# To be done
Please quote the material exactly, every line of it.

# Collected material
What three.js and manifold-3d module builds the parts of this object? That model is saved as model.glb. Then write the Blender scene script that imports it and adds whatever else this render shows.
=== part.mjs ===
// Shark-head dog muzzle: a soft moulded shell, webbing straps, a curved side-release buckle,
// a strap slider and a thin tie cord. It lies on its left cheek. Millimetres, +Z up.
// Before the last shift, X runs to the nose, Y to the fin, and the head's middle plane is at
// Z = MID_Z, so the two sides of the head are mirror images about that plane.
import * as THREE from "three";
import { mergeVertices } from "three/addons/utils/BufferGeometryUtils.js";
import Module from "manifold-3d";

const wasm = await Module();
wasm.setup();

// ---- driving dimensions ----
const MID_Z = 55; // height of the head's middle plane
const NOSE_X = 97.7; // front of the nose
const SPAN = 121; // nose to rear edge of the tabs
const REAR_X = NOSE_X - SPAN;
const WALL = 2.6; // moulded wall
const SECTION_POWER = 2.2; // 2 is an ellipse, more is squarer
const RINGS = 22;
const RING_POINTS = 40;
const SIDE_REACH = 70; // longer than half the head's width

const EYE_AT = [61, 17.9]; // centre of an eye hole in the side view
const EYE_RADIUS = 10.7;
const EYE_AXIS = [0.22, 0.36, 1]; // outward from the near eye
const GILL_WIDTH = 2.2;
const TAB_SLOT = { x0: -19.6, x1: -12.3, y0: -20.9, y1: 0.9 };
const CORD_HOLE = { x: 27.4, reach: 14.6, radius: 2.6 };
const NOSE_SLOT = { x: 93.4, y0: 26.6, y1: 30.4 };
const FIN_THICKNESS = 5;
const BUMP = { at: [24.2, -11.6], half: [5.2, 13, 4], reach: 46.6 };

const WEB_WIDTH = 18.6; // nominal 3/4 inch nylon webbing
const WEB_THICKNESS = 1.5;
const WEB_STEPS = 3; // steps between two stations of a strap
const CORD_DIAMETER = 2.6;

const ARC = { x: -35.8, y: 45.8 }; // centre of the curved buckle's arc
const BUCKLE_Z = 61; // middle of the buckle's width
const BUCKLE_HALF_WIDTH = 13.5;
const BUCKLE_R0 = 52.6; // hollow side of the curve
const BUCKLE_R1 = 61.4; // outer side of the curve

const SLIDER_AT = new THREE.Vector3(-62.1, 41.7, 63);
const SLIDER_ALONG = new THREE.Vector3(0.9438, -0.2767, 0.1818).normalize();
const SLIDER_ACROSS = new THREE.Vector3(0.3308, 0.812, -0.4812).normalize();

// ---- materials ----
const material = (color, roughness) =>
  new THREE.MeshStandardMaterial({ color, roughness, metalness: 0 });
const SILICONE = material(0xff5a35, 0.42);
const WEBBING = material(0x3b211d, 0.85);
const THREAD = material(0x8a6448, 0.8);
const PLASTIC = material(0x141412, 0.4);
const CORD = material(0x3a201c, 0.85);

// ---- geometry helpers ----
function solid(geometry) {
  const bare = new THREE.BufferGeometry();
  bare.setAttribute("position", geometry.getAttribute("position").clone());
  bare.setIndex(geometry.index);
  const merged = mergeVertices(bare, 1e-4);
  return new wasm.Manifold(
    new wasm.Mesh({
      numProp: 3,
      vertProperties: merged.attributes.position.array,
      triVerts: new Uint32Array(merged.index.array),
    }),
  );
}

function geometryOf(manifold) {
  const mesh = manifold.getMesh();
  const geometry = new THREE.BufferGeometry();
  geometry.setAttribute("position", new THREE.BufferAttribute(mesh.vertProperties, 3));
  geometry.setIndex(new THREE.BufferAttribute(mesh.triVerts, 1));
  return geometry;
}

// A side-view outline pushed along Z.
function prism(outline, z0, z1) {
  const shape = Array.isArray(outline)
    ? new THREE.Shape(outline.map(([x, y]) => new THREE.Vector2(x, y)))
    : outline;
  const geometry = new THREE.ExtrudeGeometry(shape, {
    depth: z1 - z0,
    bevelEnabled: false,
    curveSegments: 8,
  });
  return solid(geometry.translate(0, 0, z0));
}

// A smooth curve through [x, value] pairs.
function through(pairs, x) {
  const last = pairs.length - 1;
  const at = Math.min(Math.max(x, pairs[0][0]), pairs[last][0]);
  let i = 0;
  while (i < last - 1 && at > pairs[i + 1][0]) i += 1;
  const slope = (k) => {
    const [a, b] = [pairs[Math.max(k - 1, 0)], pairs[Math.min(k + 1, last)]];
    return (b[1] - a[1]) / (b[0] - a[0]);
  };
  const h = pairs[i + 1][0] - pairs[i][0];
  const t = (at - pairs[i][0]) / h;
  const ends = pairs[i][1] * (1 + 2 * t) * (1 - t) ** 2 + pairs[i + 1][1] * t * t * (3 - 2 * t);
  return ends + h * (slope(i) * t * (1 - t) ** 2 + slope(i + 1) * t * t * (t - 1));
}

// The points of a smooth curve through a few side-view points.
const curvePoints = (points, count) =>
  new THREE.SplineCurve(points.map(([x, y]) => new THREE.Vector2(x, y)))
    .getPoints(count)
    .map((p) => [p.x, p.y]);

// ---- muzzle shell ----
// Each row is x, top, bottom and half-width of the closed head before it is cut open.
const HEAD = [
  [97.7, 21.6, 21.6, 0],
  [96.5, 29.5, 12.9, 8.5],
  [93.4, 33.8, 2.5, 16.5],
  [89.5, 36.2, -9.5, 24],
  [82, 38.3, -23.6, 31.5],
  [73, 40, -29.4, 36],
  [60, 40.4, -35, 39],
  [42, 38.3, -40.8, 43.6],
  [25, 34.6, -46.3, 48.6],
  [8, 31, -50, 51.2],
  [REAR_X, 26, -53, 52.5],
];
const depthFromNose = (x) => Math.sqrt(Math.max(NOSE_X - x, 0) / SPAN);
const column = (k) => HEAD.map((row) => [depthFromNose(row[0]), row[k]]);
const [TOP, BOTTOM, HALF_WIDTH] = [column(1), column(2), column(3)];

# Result
What three.js and manifold-3d module builds the parts of this object? That model is saved as model.glb. Then write the Blender scene script that imports it and adds whatever else this render shows.
=== part.mjs ===
// Shark-head dog muzzle: a soft moulded shell, webbing straps, a curved side-release buckle,
// a strap slider and a thin tie cord. It lies on its left cheek. Millimetres, +Z up.
// Before the last shift, X runs to the nose, Y to the fin, and the head's middle plane is at
// Z = MID_Z, so the two sides of the head are mirror images about that plane.
import * as THREE from "three";
import { mergeVertices } from "three/addons/utils/BufferGeometryUtils.js";
import Module from "manifold-3d";

const wasm = await Module();
wasm.setup();

// ---- driving dimensions ----
const MID_Z = 55; // height of the head's middle plane
const NOSE_X = 97.7; // front of the nose
const SPAN = 121; // nose to rear edge of the tabs
const REAR_X = NOSE_X - SPAN;
const WALL = 2.6; // moulded wall
const SECTION_POWER = 2.2; // 2 is an ellipse, more is squarer
const RINGS = 22;
const RING_POINTS = 40;
const SIDE_REACH = 70; // longer than half the head's width

const EYE_AT = [61, 17.9]; // centre of an eye hole in the side view
const EYE_RADIUS = 10.7;
const EYE_AXIS = [0.22, 0.36, 1]; // outward from the near eye
const GILL_WIDTH = 2.2;
const TAB_SLOT = { x0: -19.6, x1: -12.3, y0: -20.9, y1: 0.9 };
const CORD_HOLE = { x: 27.4, reach: 14.6, radius: 2.6 };
const NOSE_SLOT = { x: 93.4, y0: 26.6, y1: 30.4 };
const FIN_THICKNESS = 5;
const BUMP = { at: [24.2, -11.6], half: [5.2, 13, 4], reach: 46.6 };

const WEB_WIDTH = 18.6; // nominal 3/4 inch nylon webbing
const WEB_THICKNESS = 1.5;
const WEB_STEPS = 3; // steps between two stations of a strap
const CORD_DIAMETER = 2.6;

const ARC = { x: -35.8, y: 45.8 }; // centre of the curved buckle's arc
const BUCKLE_Z = 61; // middle of the buckle's width
const BUCKLE_HALF_WIDTH = 13.5;
const BUCKLE_R0 = 52.6; // hollow side of the curve
const BUCKLE_R1 = 61.4; // outer side of the curve

const SLIDER_AT = new THREE.Vector3(-62.1, 41.7, 63);
const SLIDER_ALONG = new THREE.Vector3(0.9438, -0.2767, 0.1818).normalize();
const SLIDER_ACROSS = new THREE.Vector3(0.3308, 0.812, -0.4812).normalize();

// ---- materials ----
const material = (color, roughness) =>
  new THREE.MeshStandardMaterial({ color, roughness, metalness: 0 });
const SILICONE = material(0xff5a35, 0.42);
const WEBBING = material(0x3b211d, 0.85);
const THREAD = material(0x8a6448, 0.8);
const PLASTIC = material(0x141412, 0.4);
const CORD = material(0x3a201c, 0.85);

// ---- geometry helpers ----
function solid(geometry) {
  const bare = new THREE.BufferGeometry();
  bare.setAttribute("position", geometry.getAttribute("position").clone());
  bare.setIndex(geometry.index);
  const merged = mergeVertices(bare, 1e-4);
  return new wasm.Manifold(
    new wasm.Mesh({
      numProp: 3,
      vertProperties: merged.attributes.position.array,
      triVerts: new Uint32Array(merged.index.array),
    }),
  );
}

function geometryOf(manifold) {
  const mesh = manifold.getMesh();
  const geometry = new THREE.BufferGeometry();
  geometry.setAttribute("position", new THREE.BufferAttribute(mesh.vertProperties, 3));
  geometry.setIndex(new THREE.BufferAttribute(mesh.triVerts, 1));
  return geometry;
}

// A side-view outline pushed along Z.
function prism(outline, z0, z1) {
  const shape = Array.isArray(outline)
    ? new THREE.Shape(outline.map(([x, y]) => new THREE.Vector2(x, y)))
    : outline;
  const geometry = new THREE.ExtrudeGeometry(shape, {
    depth: z1 - z0,
    bevelEnabled: false,
    curveSegments: 8,
  });
  return solid(geometry.translate(0, 0, z0));
}

// A smooth curve through [x, value] pairs.
function through(pairs, x) {
  const last = pairs.length - 1;
  const at = Math.min(Math.max(x, pairs[0][0]), pairs[last][0]);
  let i = 0;
  while (i < last - 1 && at > pairs[i + 1][0]) i += 1;
  const slope = (k) => {
    const [a, b] = [pairs[Math.max(k - 1, 0)], pairs[Math.min(k + 1, last)]];
    return (b[1] - a[1]) / (b[0] - a[0]);
  };
  const h = pairs[i + 1][0] - pairs[i][0];
  const t = (at - pairs[i][0]) / h;
  const ends = pairs[i][1] * (1 + 2 * t) * (1 - t) ** 2 + pairs[i + 1][1] * t * t * (3 - 2 * t);
  return ends + h * (slope(i) * t * (1 - t) ** 2 + slope(i + 1) * t * t * (t - 1));
}

// The points of a smooth curve through a few side-view points.
const curvePoints = (points, count) =>
  new THREE.SplineCurve(points.map(([x, y]) => new THREE.Vector2(x, y)))
    .getPoints(count)
    .map((p) => [p.x, p.y]);

// ---- muzzle shell ----
// Each row is x, top, bottom and half-width of the closed head before it is cut open.
const HEAD = [
  [97.7, 21.6, 21.6, 0],
  [96.5, 29.5, 12.9, 8.5],
  [93.4, 33.8, 2.5, 16.5],
  [89.5, 36.2, -9.5, 24],
  [82, 38.3, -23.6, 31.5],
  [73, 40, -29.4, 36],
  [60, 40.4, -35, 39],
  [42, 38.3, -40.8, 43.6],
  [25, 34.6, -46.3, 48.6],
  [8, 31, -50, 51.2],
  [REAR_X, 26, -53, 52.5],
];
const depthFromNose = (x) => Math.sqrt(Math.max(NOSE_X - x, 0) / SPAN);
const column = (k) => HEAD.map((row) => [depthFromNose(row[0]), row[k]]);
const [TOP, BOTTOM, HALF_WIDTH] = [column(1), column(2), column(3)];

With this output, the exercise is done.